Con su balbuceante lenguaje geopolítico, la Real Academia sueca ha premiado a uno de los nombres ilustres de la short story norteamericana, la canadiense Alice Munro, heredera de una tradición que engloba entre otros – por no salir del Nuevo Continente – nombres como los de Ernest Hemingway , Flannery O'Connor, John Cheever, Truman Capote o Raymond Carver. De hecho, Munro casi nunca se ha aventurado a salir de este difícil género, cuyo origen remontan los historiadores a Anton Pavlovich Chejov.
No es fácil describir en pocas líneas el estilo de Munro. El relato breve es un género poco frecuentado en la Europa de las ideologías y las novelas. Sin embargo, es a este tipo de obras al que Munro ha dedicado una gran parte de su vida. Su dificultad extrema radica, técnicamente, en el hecho de que carece puntos de apoyo. Una novela se puede apoyar en la historia que narra, en el equilibrio de la trama, en la psicología de los personajes, en las grandes temáticas que plantea, en la fuerza de las descripciones.

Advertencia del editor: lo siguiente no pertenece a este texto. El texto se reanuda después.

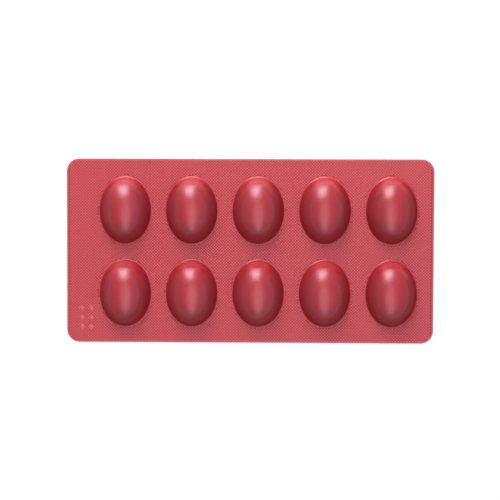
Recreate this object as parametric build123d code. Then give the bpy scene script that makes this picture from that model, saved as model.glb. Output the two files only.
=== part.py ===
from build123d import *

import os
from math import cos, pi, sin

# A sealed push-through blister card: ten oval domed pockets on a flat card, in millimetres.
# The card lies on its lidding foil with the domes up. X runs along the card, Y across it and
# Z up, from the middle of the foil's underside. The formed film, the foil and the tablets are
# sealed together for good and can't be seen into, so the card is one solid.

# Sheet
film_thickness = 0.25
foil_thickness = 0.03
corner_radius = 3.3

# Pockets, measured where the wall would meet the card's face without its fillet
columns = 5
rows = 2
pocket_width = 13.1
pocket_length = 17.1
pocket_depth = 6.0
pocket_squareness = 2.35  # 2 is a plain ellipsoid, and more is fuller at the shoulders
widest_below_face = 0.8  # how far under the face each pocket's full dome is widest
root_fillet = 0.5

# Seal lands between the pockets, and margins round them
land_between_columns = 4.3
land_between_rows = 4.6
wide_end_margin = 8.8  # the end that carries the dots
narrow_end_margin = 4.5
front_margin = 4.4
back_margin = 4.9

# A plain block of raised dots near the wide end's front corner
dot_columns = 2
dot_rows = 3
dot_diameter = 1.3
dot_height = 0.15
dot_pitch = 2.45
dot_inset_x = 3.9
dot_inset_y = 4.0

# Worked out from the above
card_thickness = film_thickness + foil_thickness
column_pitch = pocket_width + land_between_columns
row_pitch = pocket_length + land_between_rows
card_length = wide_end_margin + columns * column_pitch - land_between_columns + narrow_end_margin
card_width = front_margin + rows * row_pitch - land_between_rows + back_margin


def flat_card():
    """The sheet with its round corners."""
    return extrude(RectangleRounded(card_length, card_width, corner_radius), amount=card_thickness)


def full_dome():
    """A round dome with a radius and a height of 1, whose section is a squarish quarter oval."""
    steps = 8
    power = 2 / pocket_squareness
    angles = [pi / 2 * step / steps for step in range(1, steps)]
    between = [(sin(angle) ** power, 0, cos(angle) ** power) for angle in angles]
    top, foot = (0, 0, 1), (1, 0, 0)
    outline = Spline([top, *between, foot], tangents=[(1, 0, 0), (0, 0, -1)])
    section = make_face([outline, Line(foot, (0, 0, 0)), Line((0, 0, 0), top)])
    return revolve(section, Axis.Z)


def pocket_dome():
    """One pocket's outside: the upper part of a full dome, cut off inside the sheet."""
    rise = pocket_depth + widest_below_face
    sunk = widest_below_face / rise
    spread = 1 / (1 - sunk**pocket_squareness) ** (1 / pocket_squareness)
    half_sizes = (pocket_width / 2 * spread, pocket_length / 2 * spread, rise)
    dome = Pos(0, 0, card_thickness - widest_below_face) * scale(full_dome(), by=half_sizes)
    return split(dome, Plane.XY.offset(card_thickness / 2), keep=Keep.TOP)


def pocket_places():
    """The middle of every pocket, row by row from the front."""
    first_x = -card_length / 2 + wide_end_margin + pocket_width / 2
    first_y = -card_width / 2 + front_margin + pocket_length / 2
    return [
        Pos(first_x + column * column_pitch, first_y + row * row_pitch)
        for row in range(rows)
        for column in range(columns)
    ]


def pocket_roots(body):
    """The curves where the domes meet the card's face."""
    on_face = body.edges().filter_by_position(Axis.Z, card_thickness, card_thickness)
    return on_face.filter_by(lambda edge: edge.geom_type not in (GeomType.LINE, GeomType.CIRCLE))


def raised_dot():
    """One dot: the cap of a ball, cut off inside the sheet."""
    half = dot_diameter / 2
    ball_radius = (half**2 + dot_height**2) / (2 * dot_height)
    ball = Pos(0, 0, card_thickness + dot_height - ball_radius) * Sphere(ball_radius)
    return split(ball, Plane.XY.offset(card_thickness / 2), keep=Keep.TOP)


def dot_places():
    """The middle of every dot, row by row from the front."""
    first_x = -card_length / 2 + dot_inset_x
    first_y = -card_width / 2 + dot_inset_y
    return [
        Pos(first_x + column * dot_pitch, first_y + row * dot_pitch)
        for row in range(dot_rows)
        for column in range(dot_columns)
    ]


def blister_card():
    """The whole sealed card."""
    card = flat_card() + [place * pocket_dome() for place in pocket_places()]
    card = fillet(pocket_roots(card), root_fillet)
    return card + [place * raised_dot() for place in dot_places()]


os.makedirs("parts", exist_ok=True)
export_step(blister_card(), "parts/blister_card.step")
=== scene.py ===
import math

import bmesh
import bpy
from mathutils import Euler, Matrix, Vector


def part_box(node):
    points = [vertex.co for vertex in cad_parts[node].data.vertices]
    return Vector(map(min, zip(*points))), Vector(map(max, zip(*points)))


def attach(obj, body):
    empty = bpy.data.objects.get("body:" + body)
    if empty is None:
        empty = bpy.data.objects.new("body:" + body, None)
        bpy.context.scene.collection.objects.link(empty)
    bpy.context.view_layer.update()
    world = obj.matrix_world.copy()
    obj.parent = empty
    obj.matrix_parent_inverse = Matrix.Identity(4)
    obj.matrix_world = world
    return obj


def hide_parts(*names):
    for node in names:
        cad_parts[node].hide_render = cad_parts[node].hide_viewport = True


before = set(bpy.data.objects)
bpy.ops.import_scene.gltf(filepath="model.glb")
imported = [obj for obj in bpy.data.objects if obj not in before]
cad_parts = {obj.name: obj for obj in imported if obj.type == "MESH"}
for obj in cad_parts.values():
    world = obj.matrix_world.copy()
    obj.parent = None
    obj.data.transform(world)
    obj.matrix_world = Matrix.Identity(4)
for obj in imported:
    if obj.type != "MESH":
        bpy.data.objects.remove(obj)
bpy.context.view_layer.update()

# A sealed push-through card of tablets. Sizes are in metres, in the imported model's own frame.
mm = 0.001
cardLow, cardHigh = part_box("blister_card")


# One output socket of a tree. Its operators add Math nodes, so a formula reads as a formula.
class Wire:
    def __init__(self, bench, socket):
        self.bench, self.socket = bench, socket

    def op(self, operation, *others):
        return self.bench.math(operation, self, *others)

    def pick(self, name):
        return Wire(self.bench, self.socket.node.outputs[name])

    def __add__(self, other):
        return self.op("ADD", other)

    def __sub__(self, other):
        return self.op("SUBTRACT", other)

    def __mul__(self, other):
        return self.op("MULTIPLY", other)

    def __truediv__(self, other):
        return self.op("DIVIDE", other)

    def __pow__(self, other):
        return self.op("POWER", other)

    def __gt__(self, other):
        return self.op("GREATER_THAN", other)

    def __lt__(self, other):
        return self.op("LESS_THAN", other)

    def __neg__(self):
        return self.op("MULTIPLY", -1.0)

    def __abs__(self):
        return self.op("ABSOLUTE")

    def __rsub__(self, other):
        return self.bench.math("SUBTRACT", other, self)

    def __rtruediv__(self, other):
        return self.bench.math("DIVIDE", other, self)

    __radd__ = __add__
    __rmul__ = __mul__


# Adds nodes to one tree. Settings come before sockets, because some settings change the sockets.
class Bench:
    def __init__(self, tree):
        self.tree = tree

    def add(self, kind, settings=None, sockets=None, output=0):
        node = self.tree.nodes.new(kind)
        for name, value in (settings or {}).items():
            setattr(node, name, value)
        for name, value in (sockets or {}).items():
            self.plug(value, node.inputs[name])
        return Wire(self, node.outputs[output]) if node.outputs else None

    def plug(self, value, socket):
        if isinstance(value, (list, tuple)) and value and isinstance(value[0], Wire):
            for wire in value:
                self.tree.links.new(wire.socket, socket)
        elif isinstance(value, Wire):
            self.tree.links.new(value.socket, socket)
        else:
            socket.default_value = value

    def math(self, operation, *values):
        return self.add("ShaderNodeMath", {"operation": operation}, dict(enumerate(values)))

    def least(self, *values):
        return self.math("MINIMUM", *values)

    def most(self, *values):
        return self.math("MAXIMUM", *values)

    def length(self, x, y):
        return self.math("SQRT", x * x + y * y)

    def ease(self, value, low, high):
        settings = {"interpolation_type": "SMOOTHSTEP"}
        return self.add("ShaderNodeMapRange", settings, {"Value": value, "From Min": low, "From Max": high})

    def split(self, vector):
        parts = self.add("ShaderNodeSeparateXYZ", None, {0: vector})
        return parts.pick("X"), parts.pick("Y"), parts.pick("Z")

    def mixColour(self, share, first, second):
        return self.add("ShaderNodeMix", {"data_type": "RGBA"}, {0: share, 6: first, 7: second}, output=2)

    def noise(self, place, scale, detail):
        return self.add("ShaderNodeTexNoise", None, {"Vector": place, "Scale": scale, "Detail": detail})


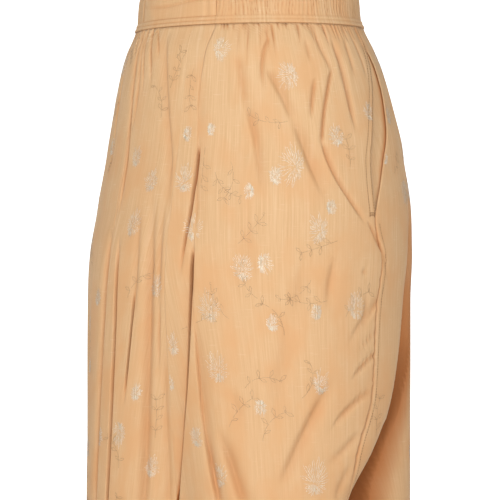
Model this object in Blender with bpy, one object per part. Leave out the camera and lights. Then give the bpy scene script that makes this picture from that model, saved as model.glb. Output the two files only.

Por el contrario, la short story toma su fuerza precisamente de la escasez de todas estas cosas: una historia reducida a la mínima expresión, personajes más sugeridos que desarrollados, temáticas exiguas cuando no inexistentes o imperceptibles. Basta con leer el tótem de este género, Colinas como elefantes blancos, de Hemingway, unas cuantas páginas que constituyen uno de los acontecimientos fundamentales de la historia de la literatura. El relato breve se desarrolla en espacios semejantes a su estructura: una provincia anónima, un campo invariable, largas distancias, poca memoria, poca historia. En una Europa monumental, la vida de la short story se hace muy difícil.
Inferior a O'Connor y Carver pero sin duda superior a Cheever, Alice Munro ha sido y es una maestra del género. Sus historias y sus retratos se consuman en una aparente igualdad tonal. A menudo, como sucede en los relatos de Carver, parece que no pasa nada, la violencia de la vida cotidiana suele atravesar con crudeza sus páginas, pero hay que prestar atención para sorprender la devastación, el desastre, y también las leves incandescencias, las sonrisas.
Como el sur profundo en O'Connor o el noroeste extremo de los EE.UU en Carver, su tierra es Ontario. La diferencia entre Canadá y Estados Unidos es lo primero que llama la atención al lector, no tanto por el paisaje sino por la vida de sus habitantes: una vida pobre, más desestructurada, más aproximativa. Pero lo más llamativo de todo es la obediencia de la escritora a un orden narrativo tan férreo que a menudo parece que las historias que cuenta no existían antes, más que en la imaginación de la autora, es como si nacieran y se desarrollaran como si fueran una canción. Una frase lleva a otra, de una imagen se desarrolla otra… La palabra no es un medio para decir las cosas, sino que las encarna totalmente.
De este modo, la escritura alimenta su ambición de crear ella misma el mundo del que habla. De tal forma que la adhesión a la realidad se realiza de un modo distinto a las novelas: mientras la novela abre sus puertas y nos “deja entrar” en los eventos del mundo real (historias, temas, sentimientos, vida social, crónicas, etc), en la short story, y sobre todo en la obra de Munro, la partida se juega en la sutil correspondencia entre el desarrollo musical del texto y el mundo – la geografía física y humana – al que pertenece el relato.
En otras palabras, las historias de Munro son como un buen vino, que se comprende hasta el fondo sólo cuando se bebe en el lugar donde nació: sus relatos no se pueden comprender hasta el fondo sin el vínculo con el mundo en el que nacen. Como si la propia tierra, en su singularidad, no sólo generase personas, destino y caracteres, sino también le lengua y el ritmo con el que se dicen las cosas. Sólo quien lo ha experimentado sabe cuánto cuidado, cuánto trabajo hace falta para que un relato sea honesto y veraz.